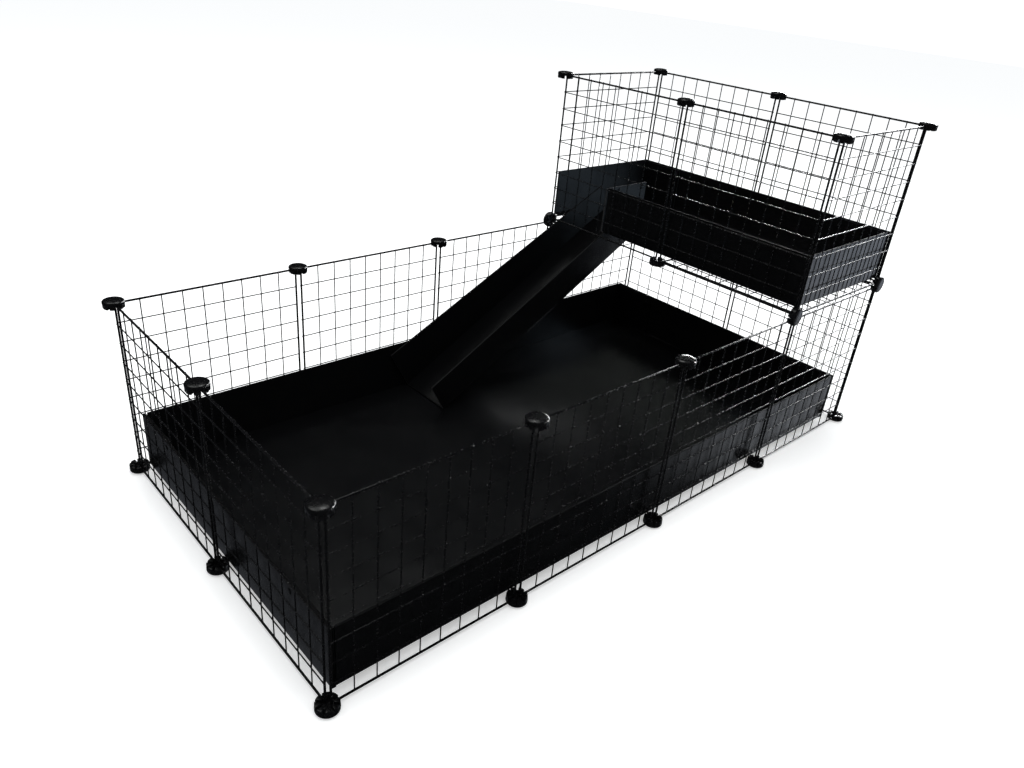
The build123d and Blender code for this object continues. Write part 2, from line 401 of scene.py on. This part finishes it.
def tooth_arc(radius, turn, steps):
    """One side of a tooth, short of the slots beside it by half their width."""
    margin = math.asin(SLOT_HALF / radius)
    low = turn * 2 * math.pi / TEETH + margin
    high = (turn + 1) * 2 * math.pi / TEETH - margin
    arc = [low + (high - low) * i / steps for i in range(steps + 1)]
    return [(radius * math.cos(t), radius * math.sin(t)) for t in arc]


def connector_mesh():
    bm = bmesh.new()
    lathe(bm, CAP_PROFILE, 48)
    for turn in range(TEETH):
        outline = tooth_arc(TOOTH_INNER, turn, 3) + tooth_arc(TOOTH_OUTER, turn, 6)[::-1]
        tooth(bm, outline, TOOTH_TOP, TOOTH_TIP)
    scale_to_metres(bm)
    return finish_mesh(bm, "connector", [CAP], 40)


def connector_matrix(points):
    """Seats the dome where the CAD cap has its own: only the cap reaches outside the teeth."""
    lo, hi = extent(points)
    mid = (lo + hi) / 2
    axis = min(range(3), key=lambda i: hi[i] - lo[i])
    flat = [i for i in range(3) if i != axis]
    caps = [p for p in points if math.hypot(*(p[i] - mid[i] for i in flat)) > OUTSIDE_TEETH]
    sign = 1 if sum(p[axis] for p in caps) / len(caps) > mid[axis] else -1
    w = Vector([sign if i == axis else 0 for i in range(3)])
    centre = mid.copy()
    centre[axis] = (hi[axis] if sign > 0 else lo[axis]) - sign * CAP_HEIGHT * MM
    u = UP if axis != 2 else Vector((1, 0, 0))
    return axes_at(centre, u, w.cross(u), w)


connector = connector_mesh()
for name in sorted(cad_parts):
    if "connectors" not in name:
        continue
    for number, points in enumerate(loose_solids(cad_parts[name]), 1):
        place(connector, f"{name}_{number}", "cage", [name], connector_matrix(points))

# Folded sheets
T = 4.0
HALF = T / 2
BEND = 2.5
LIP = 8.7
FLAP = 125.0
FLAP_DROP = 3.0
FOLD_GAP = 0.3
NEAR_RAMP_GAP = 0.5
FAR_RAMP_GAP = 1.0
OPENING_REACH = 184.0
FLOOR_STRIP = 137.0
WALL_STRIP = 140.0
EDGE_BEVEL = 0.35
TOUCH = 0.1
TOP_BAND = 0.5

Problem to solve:
Recopy all the lines exactly as they appear.

Exercise solution:
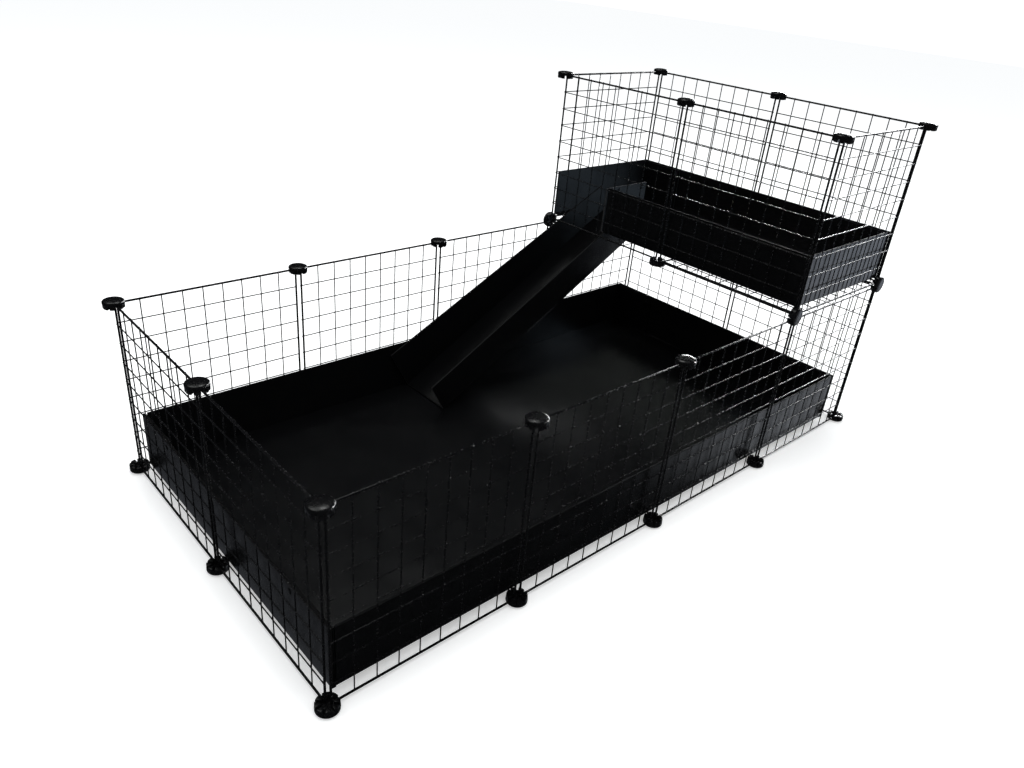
The build123d and Blender code for this object continues. Write part 2, from line 401 of scene.py on. This part finishes it.
def tooth_arc(radius, turn, steps):
    """One side of a tooth, short of the slots beside it by half their width."""
    margin = math.asin(SLOT_HALF / radius)
    low = turn * 2 * math.pi / TEETH + margin
    high = (turn + 1) * 2 * math.pi / TEETH - margin
    arc = [low + (high - low) * i / steps for i in range(steps + 1)]
    return [(radius * math.cos(t), radius * math.sin(t)) for t in arc]


def connector_mesh():
    bm = bmesh.new()
    lathe(bm, CAP_PROFILE, 48)
    for turn in range(TEETH):
        outline = tooth_arc(TOOTH_INNER, turn, 3) + tooth_arc(TOOTH_OUTER, turn, 6)[::-1]
        tooth(bm, outline, TOOTH_TOP, TOOTH_TIP)
    scale_to_metres(bm)
    return finish_mesh(bm, "connector", [CAP], 40)


def connector_matrix(points):
    """Seats the dome where the CAD cap has its own: only the cap reaches outside the teeth."""
    lo, hi = extent(points)
    mid = (lo + hi) / 2
    axis = min(range(3), key=lambda i: hi[i] - lo[i])
    flat = [i for i in range(3) if i != axis]
    caps = [p for p in points if math.hypot(*(p[i] - mid[i] for i in flat)) > OUTSIDE_TEETH]
    sign = 1 if sum(p[axis] for p in caps) / len(caps) > mid[axis] else -1
    w = Vector([sign if i == axis else 0 for i in range(3)])
    centre = mid.copy()
    centre[axis] = (hi[axis] if sign > 0 else lo[axis]) - sign * CAP_HEIGHT * MM
    u = UP if axis != 2 else Vector((1, 0, 0))
    return axes_at(centre, u, w.cross(u), w)


connector = connector_mesh()
for name in sorted(cad_parts):
    if "connectors" not in name:
        continue
    for number, points in enumerate(loose_solids(cad_parts[name]), 1):
        place(connector, f"{name}_{number}", "cage", [name], connector_matrix(points))

# Folded sheets
T = 4.0
HALF = T / 2
BEND = 2.5
LIP = 8.7
FLAP = 125.0
FLAP_DROP = 3.0
FOLD_GAP = 0.3
NEAR_RAMP_GAP = 0.5
FAR_RAMP_GAP = 1.0
OPENING_REACH = 184.0
FLOOR_STRIP = 137.0
WALL_STRIP = 140.0
EDGE_BEVEL = 0.35
TOUCH = 0.1
TOP_BAND = 0.5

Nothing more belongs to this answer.